La May lo sa tenere insieme questo partito? Ci pensa. «Theresa lo sa fare, nei fatti. La verità è che sta tenendo la barca a galla, è tutto quello che sta facendo. C’è in giro molta riluttanza a scuotere la situazione. L’ultima cosa che vogliamo è una gara per la leadership.

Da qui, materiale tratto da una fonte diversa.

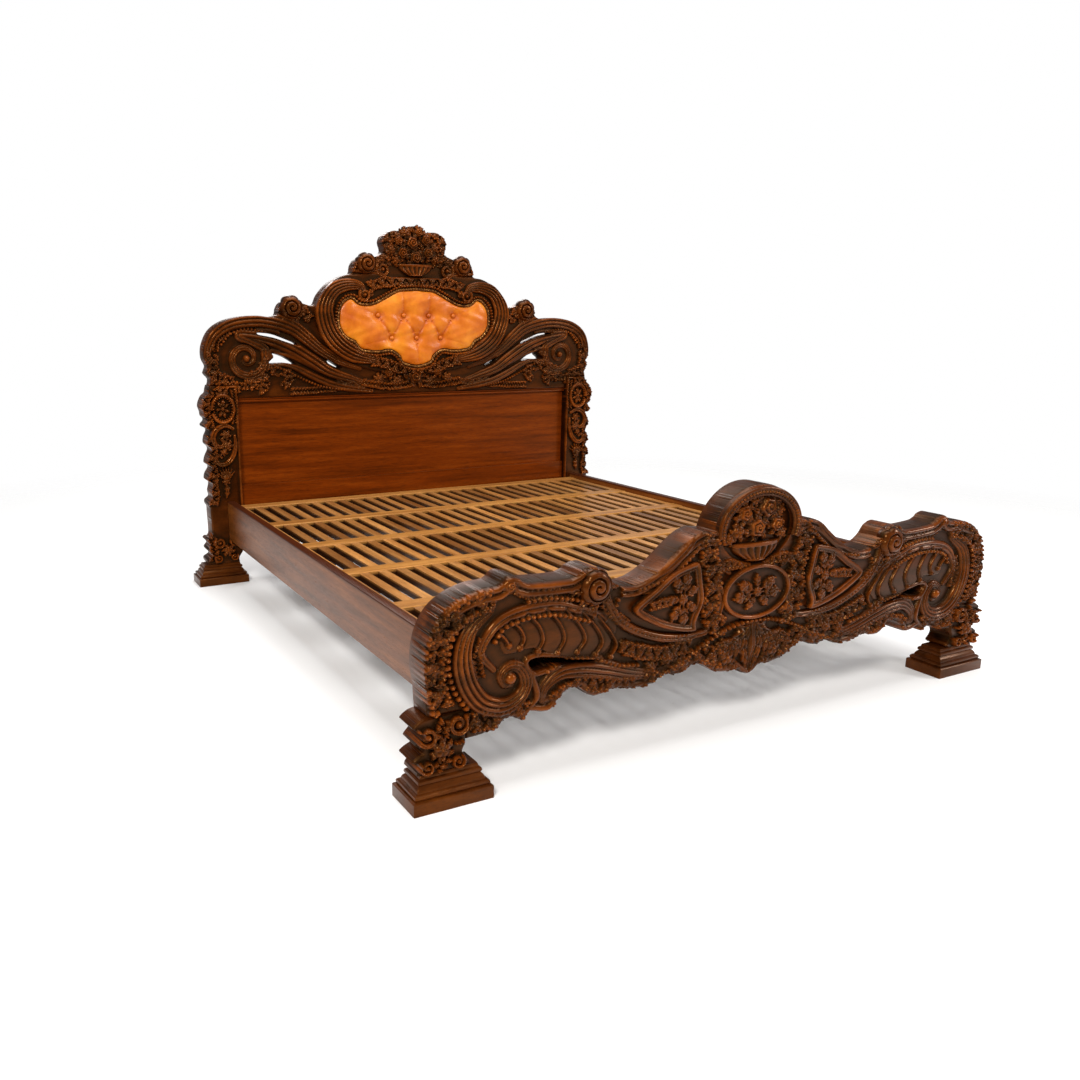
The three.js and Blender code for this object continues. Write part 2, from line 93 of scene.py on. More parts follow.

Non si sa mai con chi si finisce”. E mi lancia uno sguardo eloquente. “Queste storie piacciono alla bolla di Westminster, ma l’elezione di un nuovo leader non è realistica”. Ma almeno la May lo è, realistica? “Stiamo come stiamo, e continueremo ad andare avanti con Theresa a Downing Street e magari si riuscirà a immettere un po’ di realismo in questi negoziati”, anche se il governo è ancora troppo “influenzato dagli hard brexiteers”, come i venti tories e i tre laburisti al massimo che flirtano con l’idea di un “no deal”. Tra i conservatori, privatamente, in molti si complimentano con lei per le sue uscite bellicose, a riprova che “lo spirito sta cambiando”. Pure uno come David Davis, ministro per la Brexit, sta evolvendo in quella direzione? “Questo non lo so, non penso”. Ma come si fa, con tutte le promesse fatte agli elettori? “Noi la maggioranza l’abbiamo persa, dobbiamo ammorbidire le linee rosse e visto che l’Ue non ha escluso nessuna opzione dal tavolo, dobbiamo riportare anche noi tutte le opzioni sul tavolo e dimenticarci questo approccio ideologico. Dobbiamo essere maturi, a partire dal ministro degli Esteri”.

  

Il paese impazzito che rivuole la sua sovranità vota un Parlamento con una maggioranza a favore del mercato unico e dell’unione doganale ma lo attacca se esprime il suo punto di vista. “Esasperante, un Parlamento fresco di elezione che non può decidere il futuro del paese”, secondo Soubry, che vorrebbe tanto che i britannici si chiarissero una volta per tutte che l’immigrazione è una cosa che succede ai paesi che hanno un grande successo economico, non perché sono in Europa, e che qualunque futuro accordo commerciale, che sia con l’India, con il Canada o con l’Australia, implicherà un’apertura delle porte ai lavoratori stranieri. “Sarei sorpresa se ci fossero elezioni generali da qui al 2022”, ma un secondo referendum, ora che anche Nigel Farage ne parla? “Deve venire dalla gente, anche se i veri effetti della Brexit si vedranno quando saremo fuori, e neanche subito. Può succedere di tutto, ma al momento il cambiamento non lo vedo ancora, se non a Londra, che è un mondo a parte”.

 

E i politici possono informare, guidare, presentare argomenti in maniera coraggiosa e creativa, ma bisogna rovesciare la percezione degli ultimi anni che gli elettori siano i servitori dei politici e, “a differenza del Labour che tiene i suoi elettori a testa bassa con la narrativa delle disuguaglianze”, permettere ai cittadini di realizzare le proprie ambizioni per non nutrire lo scontento attraverso un capitalismo compassionevole e regolato, con la giustizia sociale e la responsabilità personale al centro della vita politica. “E’ così che i Trump di questo mondo si nutrono di delusione”, ma anche “i Corbyn con la loro retorica facile”. E del presidente americano cosa pensa, Anna Soubry? “Una parte di me pensa che non dovremmo neanche manifestare contro di lui, solo ignorarlo. Egocentrico terribile com’è, lo ferirebbe davvero”. Sorriso soddisfatto. “Intanto facciamo in modo di non eleggere mai nessuno neppure lontanamente tremendo come lui”.